Tyler Josephson’s lab sits off a main corridor in the department of chemical, biochemical and environmental engineering at UMBC. Open the door, though, and you’ll see nary a beaker, chemical closet, or lab coat. Inside, a few computers sit on tables. You might see equations scrawled on the white board or a few students poring over lines of code.
Using this modest setup, Josephson has launched an ambitious project to equip computers to make scientific discoveries—starting in the realm of chemistry. This March he won a prestigious NSF CAREER award to advance the project.
The goal of the work is ultimately to speed up the process of science, which should in turn give humanity new knowledge and tools to face down big challenges such as climate change and environmental degradation.
As Josephson and his students dive into the work, they are bringing together techniques from across mathematics, computer science, and chemical engineering. Their first step is to translate chemical theories into a rigorous mathematical language that a computer can understand.
Math as the language of science
In 1623, the Italian natural philosopher Galileo Galilei wrote an essay in which he described nature as a book written in “the language of mathematics.” Many scientists since have puzzled over the mysterious power of math to describe physical phenomena.
Josephson and his students are tapping into this power. They are using a tool developed by researchers at Microsoft called the Lean theorem prover. Lean is both a computer language and a program for checking each step of a rigorous mathematical proof.

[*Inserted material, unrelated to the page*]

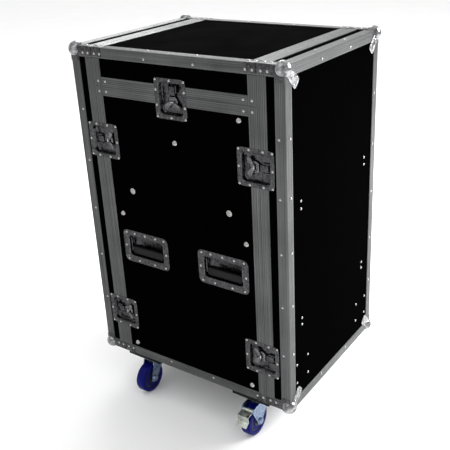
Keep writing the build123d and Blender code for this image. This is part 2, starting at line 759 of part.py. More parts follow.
with BuildPart() as caster_top_plates:
    for x, y in caster_spots:
        with BuildSketch(Plane(origin=(x, y, plate_bottom))) as outline:
            RectangleRounded(plate_size[0], plate_size[1], plate_corner)
        extrude(outline.sketch, amount=plate_size[2] - fit_gap / 2)
        swivel = Plane(origin=(x, y, 0))
        disc(swivel, (0, 0), race_radius, (race_bottom, plate_bottom))
        disc(swivel, (0, 0), kingpin_radius, (crown_bottom - kingpin_drop, race_bottom))
        head_span = tuple(crown_bottom - drop for drop in kingpin_head)
        disc(swivel, (0, 0), kingpin_head_radius, head_span)
        for spot in bolt_spots:
            disc(swivel, spot, plate_nut_radius, (plate_bottom - plate_nut_height, plate_bottom))
save(caster_top_plates, "caster_top_plates")


def upright(side, points):
    """Turn points given as distance out from the swivel axis and height into sketch points."""
    return [(side * (caster_x + out), height) for out, height in points]


def caster_fork(side, end, braked):
    """A swivel fork: crown, two cheek plates trailing outwards, and the wheel's axle bolt."""
    x = side * caster_x
    y = end * caster_offset
    cheek = [(-crown_back, crown_bottom), (-crown_back, crown_sheet_top)]
    cheek += pedal_bracket if braked else [(crown_front, crown_sheet_top)]
    cheek += cheek_foot
    with BuildPart() as fork:
        swivel = Plane(origin=(x, y, 0))
        disc(swivel, (0, 0), crown_radius, (crown_bottom, crown_top))
        outer = fork_inner + fork_sheet
        slab((x - side * crown_back, x + side * crown_front), (y - outer, y + outer),
             (crown_bottom, crown_sheet_top))
        for cheek_y in (y - outer, y + fork_inner):
            with BuildSketch(Plane.XZ.offset(-cheek_y)) as outline:
                with BuildLine():
                    Polyline(*upright(side, cheek), close=True)
                make_face()
                with Locations(*upright(side, [(swivel_trail, wheel_radius)])):
                    Circle(axle_boss_radius)
            extrude(outline.sketch, amount=-fork_sheet)
        disc(swivel, (0, 0), kingpin_radius + bearing_gap, (crown_bottom - overcut, crown_top + overcut),
             Mode.SUBTRACT)
        axle = Plane(origin=(x + side * swivel_trail, y, wheel_radius), z_dir=(0, 1, 0))
        disc(axle, (0, 0), axle_radius, (-outer, outer))
        for face in (-1, 1):
            disc(axle, (0, 0), axle_nut_radius, (face * outer, face * (outer + axle_nut_height)))
        if braked:
            pin_x = x + side * pedal_pin[0]
            pivot = Plane(origin=(pin_x, y, pedal_pin[1]), z_dir=(0, 1, 0))
            pin_half = outer + pedal_pin_overhang
            disc(pivot, (0, 0), pedal_pin_radius, (-pin_half, pin_half))
    return fork


def caster_wheel(side, end):
    """A solid wheel with a crowned tread, dished sides and a bored hub."""
    axle = (side * (caster_x + swivel_trail), end * caster_offset, wheel_radius)
    with BuildPart() as wheel:
        spin = Plane(origin=axle, x_dir=(1, 0, 0), z_dir=(0, 1, 0))
        with BuildSketch(Plane(origin=axle, x_dir=(0, 1, 0), z_dir=(-1, 0, 0))) as section:
            with BuildLine():
                half = wheel_width / 2
                web = half - web_inset
                shoulder = wheel_radius - tread_shoulder
                bore = axle_radius + bearing_gap
                rim = wheel_radius - rim_depth
                dished = [(hub_width / 2, bore), (hub_width / 2, hub_radius), (web, hub_radius + hub_slope),
                          (web, rim - web_slope), (half, rim), (half, shoulder)]
                Polyline(*[(-across, up) for across, up in dished])
                ThreePointArc((-half, shoulder), (0, wheel_radius), (half, shoulder))
                Polyline(*dished)
                Line((-hub_width / 2, bore), (hub_width / 2, bore))
            make_face()
        revolve(section.sketch, axis=Axis(spin.origin, (0, 1, 0)))
    return wheel


def brake_pedal(side, end):
    """The stepped foot pedal of a braked castor, hinged above its wheel."""
    x = side * caster_x
    y = end * caster_offset
    with BuildPart() as pedal:
        with BuildSketch(Plane.XZ.offset(-y + pedal_half_width)) as section:
            with BuildLine():
                Polyline(*upright(side, [pedal_pin] + pedal_steps))
            trace(line_width=pedal_sheet)
            with Locations(*upright(side, [pedal_pin])):
                Circle(pedal_knuckle_radius)
        extrude(section.sketch, amount=-2 * pedal_half_width)
        pivot = Plane(origin=(x + side * pedal_pin[0], y, pedal_pin[1]), z_dir=(0, 1, 0))
        disc(pivot, (0, 0), pedal_pin_radius + bearing_gap, (-fork_inner, fork_inner), Mode.SUBTRACT)
    return pedal


for (side_name, side), (end_name, end) in product(sides.items(), ends.items()):
    braked = end_name == "front"
    save(caster_fork(side, end, braked), f"caster_fork_{side_name}_{end_name}")
    save(caster_wheel(side, end), f"caster_wheel_{side_name}_{end_name}")
    if braked:
        save(brake_pedal(side, end), f"brake_pedal_{side_name}")
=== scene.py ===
import math
from itertools import product

import bpy
from mathutils import Matrix, Vector


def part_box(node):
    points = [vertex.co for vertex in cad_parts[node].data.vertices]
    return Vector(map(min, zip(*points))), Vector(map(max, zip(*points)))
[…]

“Formal proofs, which are verified by a computer, differ from the informal, handwritten versions often used by scientists,” says Josephson. Informal proofs are easier to write, but they usually skip logical steps, assuming a human reader will have the knowledge and skill to follow along. This means that errors can creep in undetected.
On the other hand, if a proof has been written and checked in Lean, it is guaranteed to be correct as long as the stated assumptions are true.
A community of Lean programmers
Lean has a dedicated community of volunteer developers who have built a large library of mathematical proofs, each of which can then serve as a building block for more complicated proofs. They aim to digitize mathematics, starting with the entirety of the undergraduate math curriculum, which will lay the foundation for formal proofs in advanced modern mathematics.
Josephson plans to build a similar library with formally correct derivations in science and engineering, starting with chemical concepts such as the thermodynamic behavior of gases and of molecules sticking and unsticking from surfaces.
He and his students describe their approach in a first paper on the subject, and are in the process of submitting it to journals.
The power of the work will multiply as more of the foundations of science are translated into Lean, so a large part of the team’s work will also be to recruit, inspire, and train fellow proof creators. They will hold workshops to showcase Lean for scientists and engineers, and they plan to create fun and educational games that will teach Lean-programming skills to newcomers.
“I’m really excited to share this tool with students and the scientific community,” Josephson says.
Building better scientific computing tools
Josephson’s goal to formally verify scientific theories isn’t just an intellectual exercise—it’s a means of building better tools for better science. One such tool he plans to create with NSF CAREER award support is Lean-based computer software that can simulate the behavior of molecules under a range of conditions.
Scientists often use such software to test theories as an alternative to physical experiments. It can be easier to run simulations of reactions on a computer, for example, than to mix real chemicals again and again, and some molecular phenomena may happen so fast, or under such extreme conditions, that current experimental tools cannot capture them.
However, bugs can mar the performance of the software. For example, starting in 2011, a hidden coding error fueled a seven-year “war over supercooled water,” in which two scientific groups disagreed about what happens to ultrapure water when it is cooled significantly below the freezing point of normal water, and then suddenly crystallizes.
Code written in Lean is unique from that written in the programming languages commonly used in scientific computing, since it can be provably free of such math errors, Josephson says.
As more scientists and engineers learn to write code and proofs in Lean, others will be able to write bug-free software for applications as diverse as weather forecasting, drug discovery, and predicting material performance.
“AI scientists” who reason on their own
Ultimately, Josephson hopes to use a Lean-based library of scientific knowledge to train computers as fellow scientists. For example, large language models, such as the recently popularized ChatGPT, might be trained on a library of scientific proofs and gain the ability to “autocomplete” proofs on their own, translate informal proofs from the literature into formal ones, and even discover entirely new scientific theories, which could then be checked for correctness by Lean.
A tool like this might revolutionize science. In Galileo’s time, a single person could master large portions of human scientific knowledge, but now scientists usually go to school for decades to become experts in a tiny subfield, Josephson says.
AI scientists capable of digesting a database of thousands of scientific proofs in multiple disciplines might draw connections across them to reveal new discoveries. “Such a tool could lead to an AI-powered Renaissance in interdisciplinary scientific discovery,” says Josephson.
While such lofty goals remain in the future, Josephson and his students are energized by the possibilities. As they embark on an exciting scientific journey, they are thrilled to bring as many people as possible along on the ride.